German theatre's swastika stunt cleared as free speech



German prosecutors on Wednesday cleared a performance of a satirical play named after Adolf Hitler's book "Mein Kampf" that promises free entry to spectators who wear a swastika.

The theatre in the Bavarian lakeside town of Constance says it aims to show how easily people can be corrupted but the approach sparked numerous legal complaints.

Local prosecutors however on Wednesday said the premiere could go ahead on Friday, which marks Hitler's birthday in 1889, as well as the controversial swastika campaign.

The theatre says on its website that those who pay for a ticket will be asked to wear a Star of David "as a sign of solidarity with the victims of Nazi barbarism".
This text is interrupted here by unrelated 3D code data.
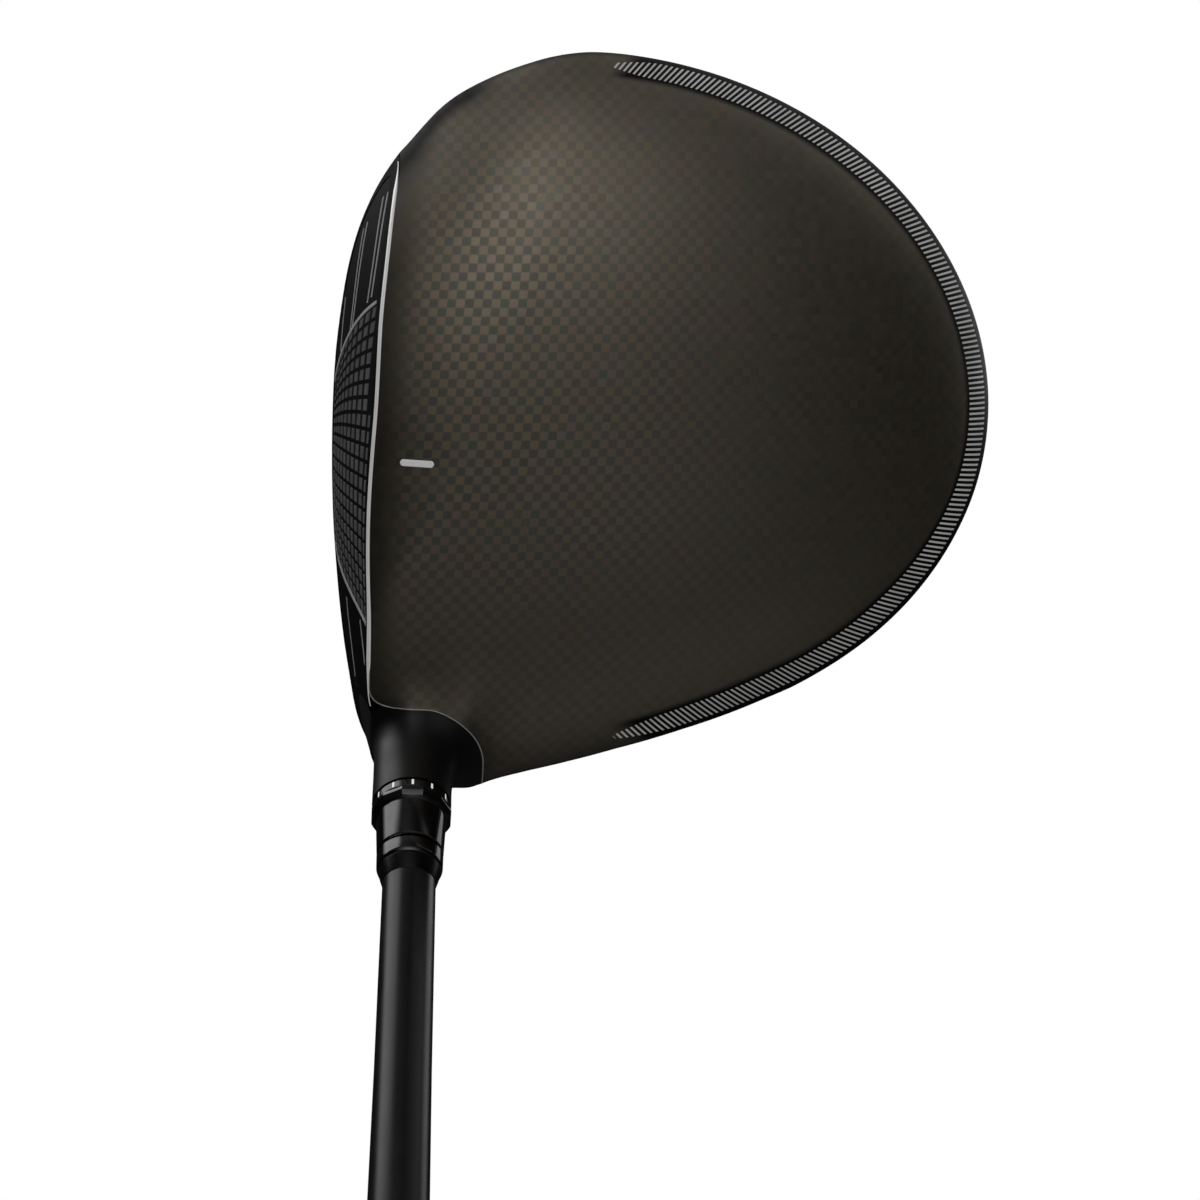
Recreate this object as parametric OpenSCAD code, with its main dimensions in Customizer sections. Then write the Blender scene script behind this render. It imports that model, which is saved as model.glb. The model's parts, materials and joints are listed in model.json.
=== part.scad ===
// Golf driver, right-handed: a hollow carbon and titanium head on a
// loft-adjusting sleeve, a tapered graphite shaft and a rubber grip.
// Millimetres. +Z is up with the club resting on its sole, -Y is the target
// side (the way the face looks), +X is the heel, towards the player's hands.
// The origin is the middle of the flat pad on the sole.

/* [Club] */
// Length of the whole club along the shaft, from sole to grip cap
club_length = 1162; // [1090:1:1180]
// Lie angle of the shaft, degrees above the ground
shaft_lie = 58; // [57:0.25:59]
// Angle between the shaft bore and the outside of the loft sleeve, degrees
sleeve_tilt = 1.5; // [1:0.1:1.6]
// Face loft at the middle of the face, degrees
loft = 9.5; // [8:0.5:12]

/* [Head] */
// Half width of the toe side, from the widest line of the back
toe_reach = 62.6; // [60:0.2:64]
// Half width of the heel side
heel_reach = 66.5; // [65:0.2:67]
// Y of the rearmost point of the rim
rear_reach = 83.6; // [80:0.2:86]
// Height of the top of the crown
crown_top = 61; // [59:0.5:62]
// Height of the rim at the face end
rim_front = 36; // [34:0.5:37]
// Height of the rim at the back
rim_rear = 23; // [21:0.5:25]
// Radius of the face, across (bulge) and up (roll)
face_radius = 290; // [250:10:330]
// Thickness of the carbon crown
crown_t = 1.0; // [0.8:0.1:1.2]
// Thickness of the cast front body
frame_t = 1.4; // [1.2:0.1:1.6]
// Thickness of the face plate
face_t = 2.65; // [2.3:0.05:2.7]

/* [Hosel and sleeve] */
// Outside radius of the hosel
hosel_r = 6.55; // [6.4:0.05:6.8]
// Outside radius of the sleeve inside the hosel
sleeve_r = 5.3; // [5.2:0.02:5.34]
// Number of index positions
index_n = 12; // [12]
// Radius of the hosel bolt shank (M5)
bolt_r = 2.45; // [2.4:0.01:2.46]

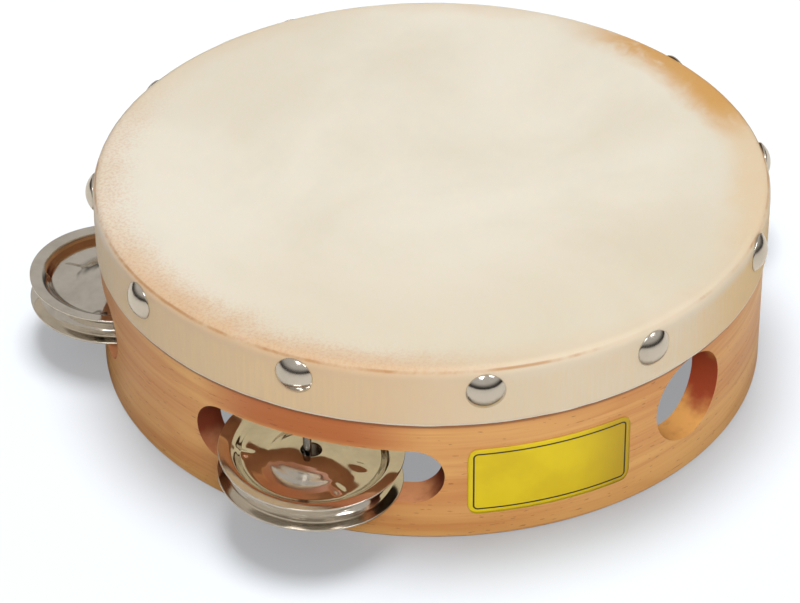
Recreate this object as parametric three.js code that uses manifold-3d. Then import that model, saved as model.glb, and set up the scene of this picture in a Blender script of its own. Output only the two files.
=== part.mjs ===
// Headed tambourine: a bent wooden hoop with a tacked hide head, four pairs of loose jingles on
// nails, a hand hole and a plain sticker. Millimetres, +Z up towards the head. The origin is on
// the drum's axis in the plane of the open edge, and azimuth runs anticlockwise from +X.

import * as THREE from 'three';
import { mergeVertices } from 'three/addons/utils/BufferGeometryUtils.js';
import Module from 'manifold-3d';

const wasm = await Module();
wasm.setup();

// Hoop
const hoopDiameter = 203.2;
const hoopWall = 9.5;
const openEdgeRound = 0.7;
const lowerBand = 12.9;
const upperBand = 9.8;

// Head: a hide disc turned down over the hoop as a skirt
const headThickness = 0.6;
const headBendRadius = 3;
const skirtDepth = 19.1;

// Jingles, in pairs back to back. The dish is the height of the rim above the pressed ring on which
// the two of a pair meet, and the travel is the free height that the most splayed pair has.
const jingleDiameter = 54;
const jingleSheet = 0.6;
const jingleDish = 3.4;
const jingleHole = 6.2;
const jingleTravel = 4.6;
const slotEndRoom = 12.35;

// Nails that carry the jingles
const pinDiameter = 2.5;
const pinHeadDiameter = 5;
const pinHeadThickness = 1;
const pinHeadSink = 0.4;
const pinBite = 8;

// Domed tacks that hold the head
const tackHeadDiameter = 11.6;
const tackDomeHeight = 2.7;
const tackBrim = 0.4;
const tackShankDiameter = 1.8;
const tackShankLength = 8;
const tackPointLength = 2.5;

// Sticker and hand hole, set out along the hoop from the end of the first jingle slot
const labelWidth = 50.4;
const labelHeight = 23;
const labelThickness = 0.3;
const labelCorner = 3;
const labelFromSlot = 6.6;
const labelFromEdge = 8.5;
const handHoleDiameter = 28.6;
const handHoleFromLabel = 10.2;
const handHoleBelowSkirt = 1;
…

Under German law, publicly displaying swastikas and other Nazi symbols is illegal, unless it is done as part of an artistic performance covered by constitutional guarantees of free speech.

The region's German-Israeli Society has called for a boycott of the play named after the book which Hitler wrote in prison years before taking power.

The play by Hungarian George Tabori, who died in 2007, is a caricature of Hitler's youth, according to the theatre.

German political and religious leaders have raised fears about a resurgence of anti-Semitism by far-right groups and some immigrants hostile to Israel.

In the latest case, a viral online video showed a Berlin attack on two young men wearing kippas, traditional Jewish skullcaps, who were assaulted by three young men, at least one of whom spoke Arabic.

Foreign Minister Heiko Maas said Germany "bears a responsibility to protect Jewish life" more than 70 years after the end of the Holocaust in which the Nazis murdered six million European Jews.